[Kernel] moe wna16 cuda kernel (#13321)

Signed-off-by: Jinzhen Lin <linjinzhen@hotmail.com> Co-authored-by: mgoin <mgoin64@gmail.com>
2025-03-11 08:12:40 +08:00
parent 04421dff8a
commit 90e88ab756
7 changed files with 698 additions and 1 deletions
--- a/vllm/model_executor/layers/fused_moe/fused_moe.py
+++ b/vllm/model_executor/layers/fused_moe/fused_moe.py
@@ -719,6 +719,33 @@ def invoke_fused_moe_kernel(A: torch.Tensor,
        assert B_scale is not None and B_scale.ndim == 3
        assert B_zp is None or B_zp.ndim == 3

+        use_moe_wna16_cuda = should_moe_wna16_use_cuda(
+            num_valid_tokens=topk_ids.numel(),
+            group_size=block_shape[1],
+            num_experts=B.shape[0],
+            bit=4 if use_int4_w4a16 else 8)
+        config = config.copy()
+        config.update(
+            get_moe_wna16_block_config(config=config,
+                                       use_moe_wna16_cuda=use_moe_wna16_cuda,
+                                       num_valid_tokens=topk_ids.numel(),
+                                       size_k=A.shape[1],
+                                       size_n=B.shape[1],
+                                       num_experts=B.shape[1],
+                                       group_size=block_shape[1],
+                                       real_top_k=topk_ids.shape[1],
+                                       block_size_m=config["BLOCK_SIZE_M"]))
+
+        if use_moe_wna16_cuda:
+            bit = 4 if use_int4_w4a16 else 8
+            ops.moe_wna16_gemm(A, C, B, B_scale, B_zp,
+                               topk_weights if mul_routed_weight else None,
+                               sorted_token_ids, expert_ids,
+                               num_tokens_post_padded, top_k,
+                               config["BLOCK_SIZE_M"], config["BLOCK_SIZE_N"],
+                               config["BLOCK_SIZE_K"], bit)
+            return
+
        fused_moe_kernel_gptq_awq[grid](
            A,
            B,
@@ -852,6 +879,70 @@ def get_moe_configs(
    return None


+def get_moe_wna16_block_config(config: Dict[str,
+                                            int], use_moe_wna16_cuda: bool,
+                               num_valid_tokens: int, size_k: int, size_n: int,
+                               num_experts: int, group_size: int,
+                               real_top_k: int, block_size_m: int):
+    if "BLOCK_SIZE_N" in config and "BLOCK_SIZE_K" in config:
+        # optimal block config is set
+        return {}
+    if not use_moe_wna16_cuda:
+        # triton moe wna16 kernel
+        if num_valid_tokens // real_top_k == 1:
+            # if bs=1, use a smaller BLOCK_SIZE_N
+            return {"BLOCK_SIZE_N": 32, "BLOCK_SIZE_K": 64}
+        else:
+            return {"BLOCK_SIZE_N": 64, "BLOCK_SIZE_K": 32}
+    else:
+        # cuda moe wna16 kernel
+        # set default block_size 128, and increase them when num_blocks
+        # is too large.
+        block_size_n = 128
+        block_size_k = 128
+        if block_size_k <= group_size:
+            block_size_k = group_size
+
+        num_n_blocks = size_k // block_size_k
+        num_k_blocks = size_n // block_size_k
+        num_m_blocks = (num_valid_tokens + block_size_m - 1) / block_size_m + \
+            num_experts
+        if num_valid_tokens // real_top_k <= block_size_m:
+            num_m_blocks = min(num_m_blocks, num_valid_tokens)

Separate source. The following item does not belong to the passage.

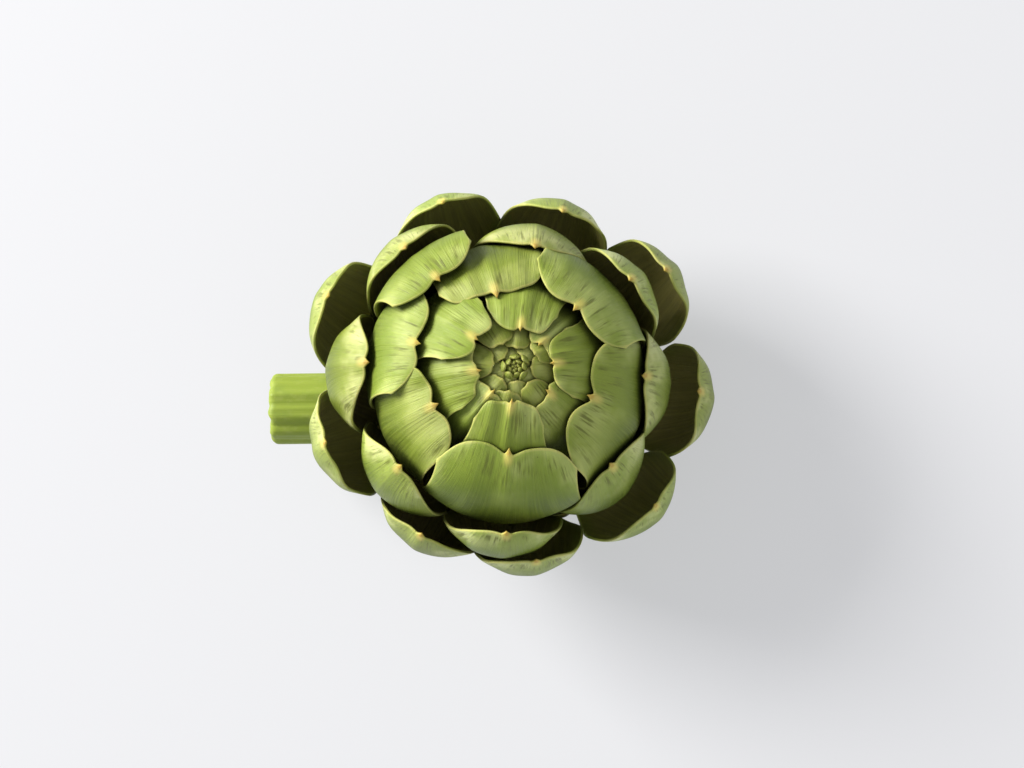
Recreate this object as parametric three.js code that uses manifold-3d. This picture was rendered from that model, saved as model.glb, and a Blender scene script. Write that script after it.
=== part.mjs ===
// A globe artichoke, picked and laid down on its bent stem. Lengths are in millimetres, angles in degrees.
// The head is drawn upright in a frame of its own: w runs up its axis from the joint with the stem,
// azimuth 0 points along +X and azimuth 90 along +Y. Then it is leaned over, as it lies on a table.
import * as THREE from 'three';
import { mergeVertices } from 'three/addons/utils/BufferGeometryUtils.js';
import Module from 'manifold-3d';

// How it lies: the head's axis leans by LEAN towards LEAN_AZIMUTH, and the joint sits at HEAD_BASE.
const LEAN = 26.2;
const LEAN_AZIMUTH = -6.7;
const HEAD_BASE = [-0.29, 1.55, 12.5];
const FLOOR_SIZE = 400;

// Clearances between neighbouring solids, and the thinnest edge of a bract.
const GAP = 0.3;
const EDGE_THICKNESS = 0.8;
const WELD = 1e-3;
const SAME_PLACE = 1e-5;
const SHORTEST_EDGE = 0.06;
const THINNEST_FACE = 0.01;
const CLEAN_PASSES = 400;

// How finely a bract is divided along and across, in the rings and in the bud.
const RING_GRID = { along: 5, across: 8 };
const LOWER_GRID = { along: 5, across: 6 };
const BUD_GRID = { along: 3, across: 4 };
const ALONG_POWER = 0.85;
const ACROSS_POWER = 1.5;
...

+        num_blocks = num_m_blocks * num_n_blocks * num_k_blocks
+
+        if size_k % 256 == 0 and num_blocks >= 256 and \
+                block_size_k < 256:
+            block_size_k = 256
+            num_blocks = num_blocks // (256 // block_size_k)
+
+        if num_m_blocks <= 16 and size_k % (block_size_k * 2) == 0 and \
+                size_k % (block_size_k * 2) == 0 and block_size_k <= 512 and \
+                num_blocks >= 512:
+            block_size_k = block_size_k * 2
+            num_blocks = num_blocks // 2
+
+        if num_blocks > 1024:
+            block_size_n = 256
+            num_n_blocks = num_n_blocks // 2
+            num_blocks = num_blocks // 2
+
+        if size_n <= 1024 and num_blocks >= 1024:
+            # The kernel performance got much better with BLOCK_SIZE_N=1024
+            # when num_blocks is large, event when N is small.

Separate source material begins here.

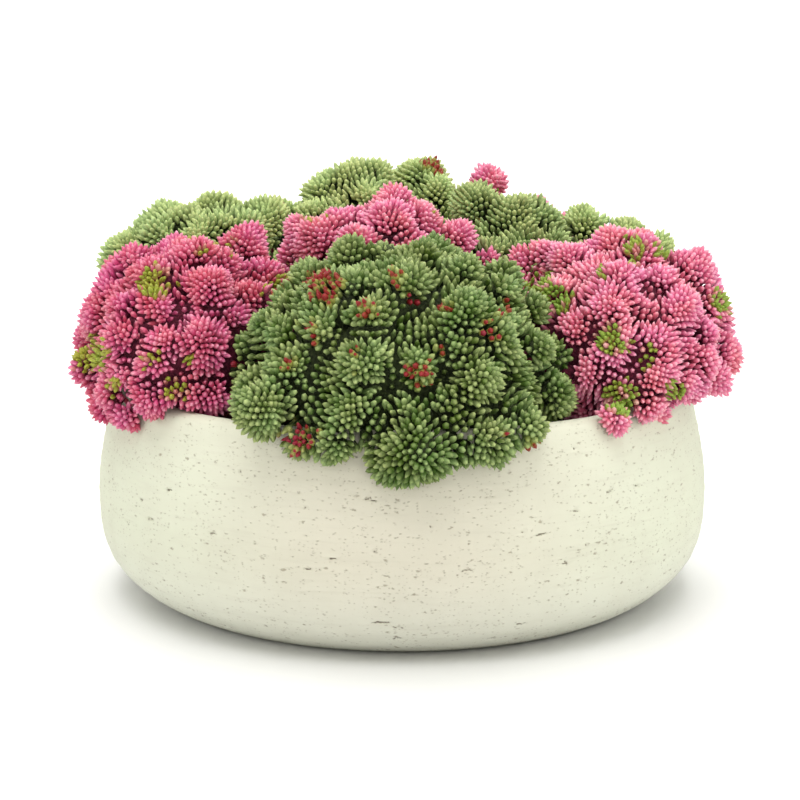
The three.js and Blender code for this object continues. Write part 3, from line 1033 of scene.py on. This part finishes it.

+            # Not sure why, maybe it force the CUDA SM process only one block
+            # at the same time.
+            block_size_n = 1024
+
+        return {"BLOCK_SIZE_N": block_size_n, "BLOCK_SIZE_K": block_size_k}
+
+
+def should_moe_wna16_use_cuda(num_valid_tokens: int, group_size: int,
+                              num_experts: int, bit: int):
+    return bit == 4 and group_size in [32, 64, 128] and \
+        num_valid_tokens / num_experts <= 6
+
+
 def get_default_config(
    M: int,
    E: int,
@@ -873,6 +964,21 @@ def get_default_config(
            "num_warps": 4,
            "num_stages": 3,
        }
+    elif dtype in ["int4_w4a16", "int8_w8a16"] and block_shape is not None:
+        # moe wna16 kernels
+        # only set BLOCK_SIZE_M
+        # BLOCK_SIZE_N and BLOCK_SIZE_K would be set later
+        bit = 4 if dtype == "int4_w4a16" else 8
+        use_moe_wna16_cuda = should_moe_wna16_use_cuda(M * topk,
+                                                       block_shape[1], E, bit)

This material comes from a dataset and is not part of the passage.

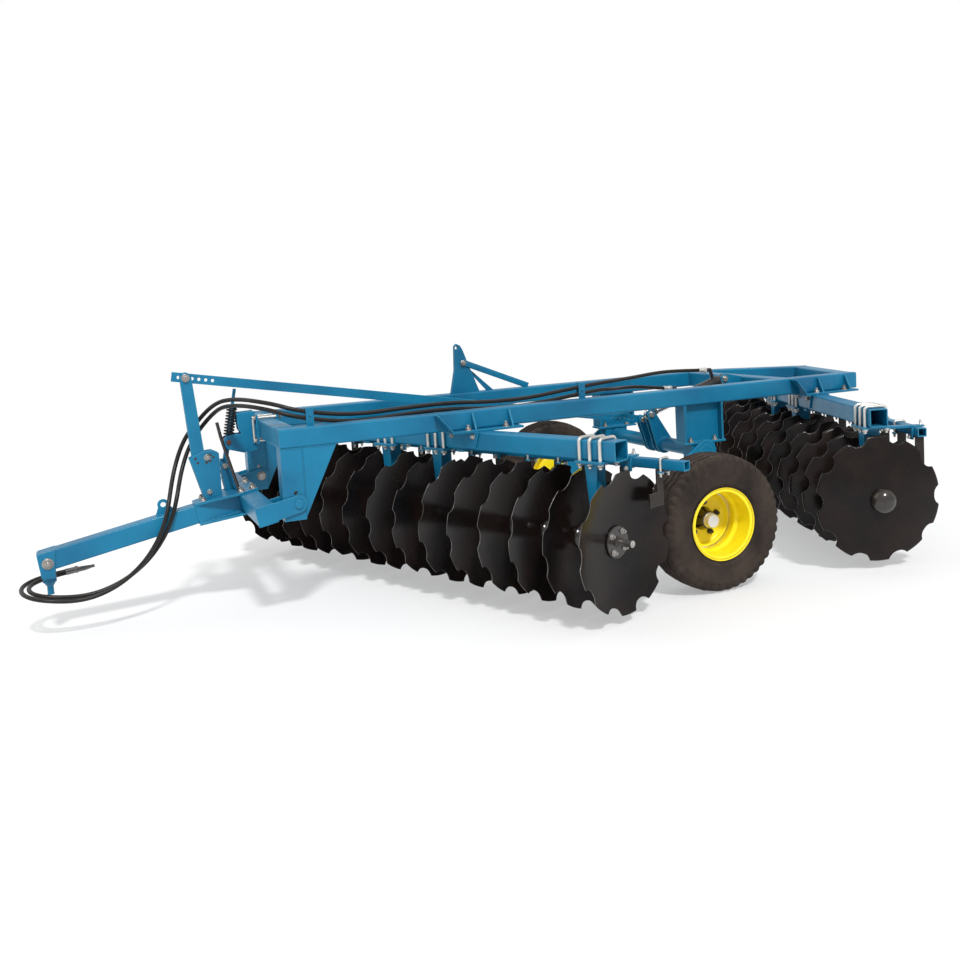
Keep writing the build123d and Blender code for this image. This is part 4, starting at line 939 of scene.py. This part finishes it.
def addScraperClamp(bars, rods, s):
    t, z, half = bar["t"], bar["z"], bar["half"]
    rod, bend, wide = grip["rod"], grip["bend"], grip["plateHalf"]
    low = z - half - grip["plateFrom"]
    out = half + grip["plateOut"]
    addPlate(bars, (s - wide, t - out, low), (s + wide, t + out, z - half - grip["plateTo"]), grip["edge"])
    reach = half + rod + 1
    run = 2 * half + grip["below"] + rod + 1 - bend
    corner = (*quarter, bend)
    bentRod(rods, (s, t - reach, z - half - grip["below"]), (0, 0, 1),
            [run, corner, 2 * (reach - bend), corner, run], rod, grip["sides"])
    for dt in (-reach, reach):
        addNut(rods, (s, t + dt, low), (0, 0, -1), grip["nut"], grip["nutHigh"])


def makeScraperBars():
    bars, rods = bmesh.new(), bmesh.new()
    for name, gang in gangs:
        arms = barArms[name]
        oneBars, oneRods = bmesh.new(), bmesh.new()
        addScraperTube(oneBars, *barEnds[name])
        for s in arms:
            # only the outer arm lies under a hanger's plate
            addArm(oneBars, oneRods, s, beam["padLow"] if s == arms[0] else beam["low"])
        for k in range(disc["count"]):
            s = discAlong(k) - gang["bowl"] * grip["offset"]
            if min(abs(s - spot) for spot in arms) >= grip["clear"]:
                addScraperClamp(oneBars, oneRods, s)
        for whole, part in ((bars, oneBars), (rods, oneRods)):
            mesh = meshFrom(part, "part")
            addCopy(whole, mesh, gangPlace(gang))
            bpy.data.meshes.remove(mesh)
    finishPiece(bars, "scraperBars", "frame", "frame_blue", node="scraper_bars")
    finishPiece(rods, "scraperBolts", "frame", "zinc")


makeScraperBars()

# the mast's long brace, a flat bar down to the frame's right tube
brace = {"x": -529, "high": (1440, 1178), "low": (1905, 985), "thick": 8, "wide": 40, "edge": 1.5}


def makeBrace():
    bm = bmesh.new()
    high, low = Vector((brace["x"], *brace["high"])), Vector((brace["x"], *brace["low"]))
    run = low - high
    place = shifted((low + high) / 2) @ Matrix.Rotation(atan2(run.z, run.y), 4, "X")
    addBox(bm, place, (brace["thick"], run.length, brace["wide"]))
    ops.bevel(bm, geom=bm.edges[:], offset=brace["edge"], segments=2, **plateBevel)
    finishPiece(bm, "mastBrace", "frame", "frame_blue")


makeBrace()

# fittings at the rear ends of the hoses, each part from and to a distance along the hose, with its radius
# and sides, and the cone above the hitch's stub with the stub's collar
fitting = {"hexagon": (-12, 5, 18.5, 6), "ferrule": (5, 46, 14.6), "ridge": (12, 16, 16.2)}
cone = {"low": 214, "high": 237, "r": 17, "top": 32, "sides": 28, "collar": (170, 176)}


def makeFittings():
    bm = bmesh.new()
    for data in hoses.values():
        start, after = (Vector(p) for p in data["route"][:2])
        along = (after - start).normalized()
        for part in fitting.values():
            addStep(bm, start, along, *part)
    finishPiece(bm, "hoseFittings", "frame", "zinc")


def makeHitchCone():
    bm = bmesh.new()
    y = (drawbarPlace @ Vector((0, *hitchSpot))).y
    r, sides = cone["r"], cone["sides"]
    low, high = cone["collar"]
    addRod(bm, (0, y, cone["low"]), (0, y, cone["high"]), r, sides, cone["top"])
    addRod(bm, (0, y, low), (0, y, high), r, sides)
    finishPiece(bm, "hitchCone", "hitch", "frame_blue")


makeFittings()
makeHitchCone()

# weld beads: runs of small overlapping domes along the frame's joints
bead = {"r": 3.6, "step": 7, "waves": ((0.18, 2.3), (0.1, 5.1)), "sharp": 80}
tubeSides = {"outer": 598, "inner": 494}
legWelds = [((side * x, y0, z0), (side * x, y1, z1))
            for side in (-1, 1) for x in tubeSides.values()
            for (y0, z0), (y1, z1) in (((2, 876), (290, 876)), ((113, 868), (113, 520)))]
cornerWelds = [((side * tubeSides["inner"], 0, 978), (side * tubeSides["inner"], tube["wide"], 978))
               for side in (-1, 1)]
crossWelds = [((side * tubeSides["inner"], y, 880), (side * tubeSides["inner"], y, 972))
              for side in (-1, 1) for y in (103, 3179, 3283)]
boxWelds = [((side * tubeSides["outer"], y, 648), (side * tubeSides["outer"], y, 872))
            for side in (-1, 1) for y in (2443, 2697)]


def makeWelds(runs):
    bm = bmesh.new()
    for a, b in runs:
        a, b = Vector(a), Vector(b)
        count = int((b - a).length / bead["step"])
        for k in range(count + 1):
            wide = bead["r"] * (1 + sum(share * sin(k * wave) for share, wave in bead["waves"]))
            ops.create_icosphere(bm, subdivisions=1, radius=wide, matrix=shifted(a.lerp(b, k / count)))
    finishPiece(bm, "frameWelds", "frame", "frame_blue", sharp=bead["sharp"])


makeWelds(legWelds + cornerWelds + crossWelds + boxWelds)
print("fasteners set")

# spring: the coil between the trunnion and the clevis
coil = {"x": -72, "trunnion": (-165, 866), "clevis": (-192, 734), "low": 34, "high": 196,
        "radius": 24.5, "wire": 5.5, "sides": 12, "turns": 9, "steps": 24, "sharp": 60, "keep": 0.83}


def makeSpring():
    low = Vector((coil["x"], *coil["clevis"]))
    base = Vector((coil["x"], *coil["trunnion"]))
    along = (base - low).normalized()
    wire, start = coil["wire"], base + along * coil["low"]
    bm = bmesh.new()
    long = coil["high"] - coil["low"] - 2 * wire
    ring = ops.create_circle(bm, cap_ends=True, segments=coil["sides"], radius=wire,
                                   matrix=shifted((coil["radius"], 0, wire)) @ turnTo((0, 1, 0)))
    steps = int(coil["turns"] * coil["steps"])
    made = ops.spin(bm, geom=edgesOf(ring["verts"]) + ring["verts"], cent=(0, 0, 0), axis=(0, 0, 1),
                          angle=2 * pi * coil["turns"], steps=steps, dvec=(0, 0, long / steps),
                          use_duplicate=False)
    ops.edgeloop_fill(bm, edges=newEdges(made["geom_last"]))
    place = shifted(start) @ turnTo(along)
    piece = finishPiece(bm, "springCoil", "spring_trunnion", "spring_black", place, sharp=coil["sharp"],
                        node="spring")
    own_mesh(piece)


makeSpring()

# floor, backdrop and lights; the floor turns to plain white away from the machine
ground = {"size": 60, "colour": (0.86, 0.86, 0.86, 1), "rough": 0.8, "gleam": 0.1,
          "fade": (2.6, 7.5, 0.35, 1)}
white = (1, 1, 1, 1)
sky = {"lights": 0.72, "seen": 1}
lamps = (("sun", {"energy": 2.3, "angle": 6, "turn": (38, 18, 62)}),
         ("fill", {"energy": 0.5, "angle": 60, "turn": (60, 0, -40)}))


def floorMaterial():
    material, tree, shader = newMaterial("floorWhite")
    setInputs(shader, {"Base Color": ground["colour"], "Roughness": ground["rough"],
                       "Specular IOR Level": ground["gleam"]})
    place = nodeIn(tree, "TexCoord")
    far = nodeIn(tree, "VectorMath", operation="LENGTH")
    tree.links.new(place.outputs["Object"], far.inputs[0])
    glow = nodeIn(tree, "Emission")
    setInputs(glow, {"Color": white})
    rays = nodeIn(tree, "LightPath")
    seen = combined(tree, rays.outputs["Is Camera Ray"], rays.outputs["Is Glossy Ray"], "MAXIMUM")
    factor = combined(tree, between(tree, far.outputs["Value"], *ground["fade"]), seen)
    blend = nodeIn(tree, "MixShader")
    tree.links.new(factor, blend.inputs[0])
    tree.links.new(shader.outputs["BSDF"], blend.inputs[1])
    tree.links.new(glow.outputs["Emission"], blend.inputs[2])
    tree.links.new(blend.outputs["Shader"], tree.nodes["Material Output"].inputs["Surface"])
    return material


def makeFloor():
    bm = bmesh.new()
    ops.create_grid(bm, x_segments=2, y_segments=2, size=ground["size"])
    floor = newObject("floor", meshFrom(bm, "floor"))
    floor.data.materials.append(floorMaterial())


def makeLights():
    world = bpy.data.worlds.new("studio")
    world.use_nodes = True
    bpy.context.scene.world = world
    tree = world.node_tree
    background = tree.nodes["Background"]
    rays = nodeIn(tree, "LightPath")
    seen = combined(tree, rays.outputs["Is Camera Ray"], rays.outputs["Is Transmission Ray"], "MAXIMUM")
    strength = between(tree, seen, 0, 1, sky["lights"], sky["seen"])
    tree.links.new(strength, background.inputs["Strength"])
    setInputs(background, {"Color": white})
    for name, values in lamps:
        data = bpy.data.lights.new(name, "SUN")
        data.energy = values["energy"]
        data.angle = radians(values["angle"])
        newObject(name, data).rotation_euler = tuple(radians(a) for a in values["turn"])


makeFloor()
makeLights()
print("floor and lights set")

bpy.context.scene.view_settings.view_transform = "Standard"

+        if use_moe_wna16_cuda:
+            config = {"BLOCK_SIZE_M": min(16, M)}
+        elif M <= 20:
+            config = {"BLOCK_SIZE_M": 16, "GROUP_SIZE_M": 1}
+        elif M <= 40:
+            config = {"BLOCK_SIZE_M": 32, "GROUP_SIZE_M": 1}
+        else:
+            config = {"BLOCK_SIZE_M": 64, "GROUP_SIZE_M": 1}
    else:
        config = {
            "BLOCK_SIZE_M": 64,
@@ -907,6 +1013,8 @@ def try_get_optimal_moe_config(
    else:
        # First try to load optimal config from the file
        E, _, N = w2_shape
+        if dtype == "int4_w4a16":
+            N = N * 2
        block_n = block_shape[0] if block_shape else 0
        block_k = block_shape[1] if block_shape else 0
        configs = get_moe_configs(E, N, dtype, block_n, block_k)
@@ -1027,7 +1135,7 @@ def get_config_dtype_str(dtype: torch.dtype,
    elif use_int8_w8a16:
        return "int8_w8a16"
    elif use_int4_w4a16:
-        return "int4_w8a16"
+        return "int4_w4a16"
    elif dtype == torch.float:
        # avoiding cases where kernel fails when float32 MoE
        # use fp16/bfloat16 configs